• Task statement: From the listing below, extract every line containing "scene".

• Dataset content:
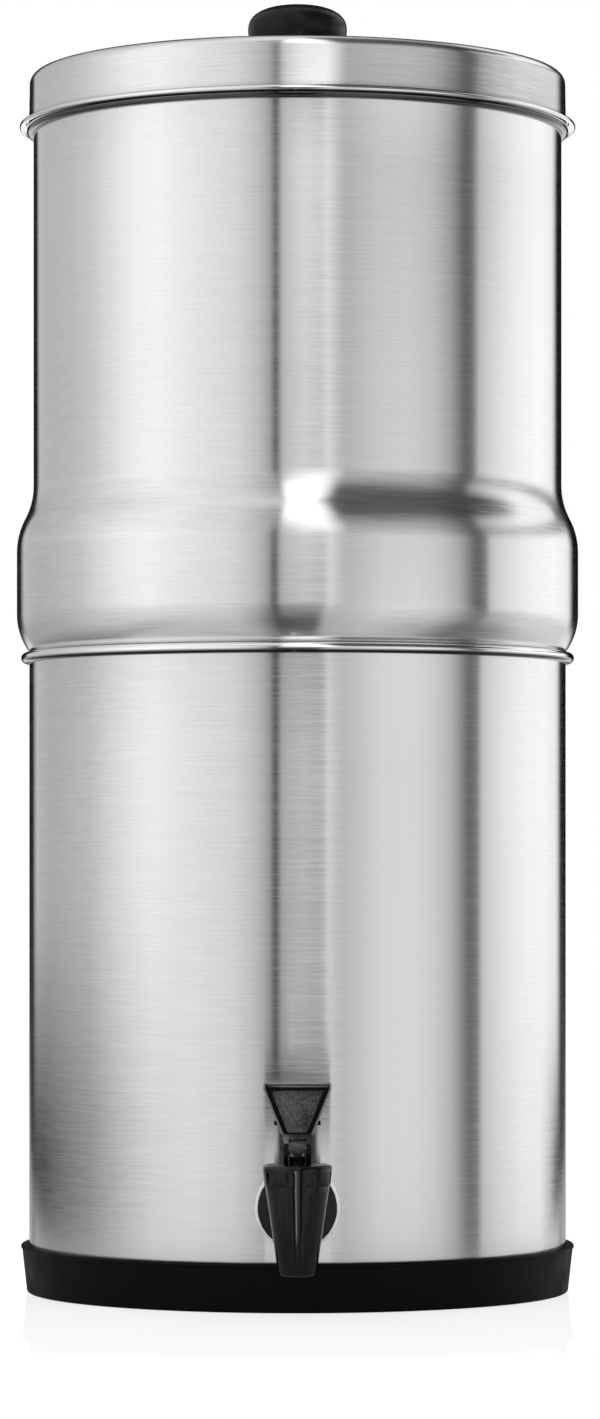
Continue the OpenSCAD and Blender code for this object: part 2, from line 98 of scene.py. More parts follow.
# Each tier covers the one below it from the first to the second height, as the Z of
# the way looked, with its light at each azimuth, where 1 is white.
TIERS = (
    (-0.98, -0.88, (
        (-180, 0.90), (-156, 0.60), (-145, 0.20), (-115, 0.42), (-88, 0.62), (-27, 0.55), (-17, 0.34), (-8.5, 0.04),
        (9, 0.10), (12, 0.46), (35, 0.60), (60, 0.45), (76, 0.14), (96, 0.20), (112, 0.45), (146, 0.70), (160, 0.90),
    )),
    (-0.55, -0.25, (
        (-180, 1.00), (-165, 1.00), (-154, 0.40), (-145, 0.40), (-115, 0.46), (-88, 0.64), (-64, 0.80), (-27, 0.70),
        (-17, 0.46), (-8.5, 0.04), (-6, 0.24), (9, 0.24), (12, 0.56), (16, 0.52), (35, 0.76), (48, 0.76), (60, 0.66),
        (76, 0.24), (82, 0.20), (86, 0.44), (112, 0.76), (146, 0.72), (156, 0.90), (165, 1.00),
    )),
    (-0.13, -0.02, (
        (-180, 0.02), (-158, 0.00), (-150, 0.56), (-130, 0.47), (-100, 0.55), (-76, 0.94), (-64, 1.05), (-27, 0.80),
        (-17, 0.64), (-11.5, 0.44), (-9.8, 0.02), (-8.2, 0.02), (-7, 0.47), (3, 0.47), (11.2, 0.42), (12.6, 0.86),
        (15, 0.74), (18, 0.63), (22, 0.68), (35, 0.93), (48, 0.98), (60, 0.88), (69, 0.66), (77, 0.13), (82.5, 0.17),
        (85, 0.80), (96, 1.02), (112, 1.14), (130, 1.16), (146, 0.95), (154, 0.00), (172, 0.00),
    )),
    (0.04, 0.13, (
        (-180, 0.02), (-158, 0.00), (-154, 0.60), (-145, 0.54), (-115, 0.64), (-100, 0.80), (-76, 1.22), (-64, 1.28),
        (-27, 0.90), (-17, 0.68), (-11.5, 0.48), (-9.8, 0.04), (-8.2, 0.04), (-7, 0.82), (3, 1.02), (9.5, 0.62),
        (11.5, 0.74), (14.5, 0.54), (18, 0.38), (22, 0.46), (35, 0.60), (48, 0.64), (60, 0.56), (68, 0.36), (76, 0.08),
        (81, 0.14), (84, 0.60), (96, 0.92), (112, 1.20), (130, 1.28), (146, 1.05), (155, 0.00),
    )),
    (0.16, 0.20, (
        (-180, 0.02), (-158, 0.00), (-154, 0.50), (-145, 0.48), (-115, 0.58), (-100, 0.68), (-76, 0.98), (-64, 1.03),
        (-27, 0.78), (-11.5, 0.46), (-8.5, 0.16), (-6, 0.50), (3, 0.98), (12, 1.30), (17, 1.05), (21, 0.50), (35, 0.48),
        (48, 0.50), (60, 0.42), (68, 0.24), (76, 0.10), (81, 0.10), (84, 0.16), (96, 0.34), (112, 0.44), (146, 0.34),
        (158, 0.02),
    )),
    (0.28, 0.33, (
        (-180, 0.02), (-158, 0.00), (-154, 0.55), (-145, 0.50), (-115, 0.60), (-100, 0.76), (-64, 1.05), (-27, 0.80),
        (-11.5, 0.46), (-8.5, 0.20), (-6, 0.80), (3, 1.20), (12, 1.30), (16, 0.80), (20, 0.40), (48, 0.45),
        (60, 0.40), (76, 0.10), (81, 0.14), (84, 0.50), (96, 0.85), (112, 1.15), (146, 1.05), (155, 0.00),
    )),
    (0.42, 0.56, (
        (-180, 0.02), (-158, 0.00), (-154, 0.56), (-145, 0.48), (-100, 0.76), (-88, 0.91), (-64, 1.00), (-27, 0.73),
        (-11.5, 0.42), (-8.5, 0.30), (-5, 1.60), (9, 1.60), (15, 0.90), (19, 0.08), (60, 0.08), (96, 0.02),
        (112, 0.08), (124, 0.95), (140, 1.05), (150, 0.45), (160, 0.02),
    )),
    (0.76, 0.84, (
        (-180, 0.02), (-152, 0.02), (-144, 0.60), (-88, 0.91), (-64, 1.00), (-27, 0.80), (-8.5, 0.60), (-5, 1.80),
        (9, 1.80), (15, 0.90), (19, 0.06), (105, 0.06), (120, 0.45), (138, 0.50), (148, 0.20), (158, 0.02),
    )),
    (0.83, 0.89, (
        (-180, 0.70), (-120, 0.60), (-60, 0.85), (-9, 0.90), (9, 1.20), (19, 0.08), (105, 0.08), (135, 0.60),
        (180, 0.70),
    )),
)
BRIGHTEST, STRAIGHT_DOWN = 2.0, 0.02
CARD_AT, CARD_EDGE = (0, 0.99756, 0.06976), (0.9970, 0.9978)


def grey(level):
    return (level / BRIGHTEST, level / BRIGHTEST, level / BRIGHTEST, 1)


def tier(tree, turn, levels):
    """A ramp through the levels, where turn is 0 at azimuth -180 and 1 at 180."""
    ramp = add(tree, "ValToRGB", {0: turn})
    stops = ramp.color_ramp.elements
    while len(stops) < len(levels):
        stops.new(0.5)
    for stop, (azimuth, level) in zip(stops, levels):
        stop.position = (azimuth + 180) / 360
        stop.color = grey(level)
    return ramp.outputs[0]


def seen_by(tree):
    """Whether the camera sees a thing, and whether a polished or clear one does."""
    sees = add(tree, "LightPath").outputs
    return sees["Is Camera Ray"], maths(tree, "MAXIMUM", sees["Is Glossy Ray"], sees["Is Transmission Ray"])


studio = bpy.data.worlds.new("studio")
bpy.context.scene.world = studio
studio.use_nodes = True
room = studio.node_tree
room.nodes.clear()
direction = add(room, "TexCoord").outputs["Generated"]
way = add(room, "SeparateXYZ", {0: direction}).outputs
turn = spread(room, maths(room, "ARCTAN2", way["X"], maths(room, "MULTIPLY", way["Y"], -1.0)), -pi, pi)
panels = grey(STRAIGHT_DOWN)
for low, high, levels in TIERS:
    rise = add(room, "MapRange", {0: way["Z"], 1: low, 2: high}, interpolation_type="SMOOTHSTEP").outputs[0]
    panels = blended(room, rise, panels, tier(room, turn, levels))
towards_card = add(room, "VectorMath", {0: direction, 1: CARD_AT}, operation="DOT_PRODUCT").outputs["Value"]
panels = blended(room, spread(room, towards_card, *CARD_EDGE), panels, grey(1))
in_camera, in_gloss = seen_by(room)
soft_light = add(room, "Background", {"Color": (1, 1, 1, 1), "Strength": 1.35})
panel_light = add(room, "Background", {"Color": panels, "Strength": BRIGHTEST})
backdrop = add(room, "Background", {"Color": (1, 1, 1, 1), "Strength": 1.0})
lit = add(room, "MixShader", {0: in_gloss, 1: soft_light.outputs[0], 2: panel_light.outputs[0]})
seen = add(room, "MixShader", {0: in_camera, 1: lit.outputs[0], 2: backdrop.outputs[0]})
add(room, "OutputWorld", {0: seen.outputs[0]})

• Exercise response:
Continue the OpenSCAD and Blender code for this object: part 2, from line 98 of scene.py. More parts follow.
bpy.context.scene.world = studio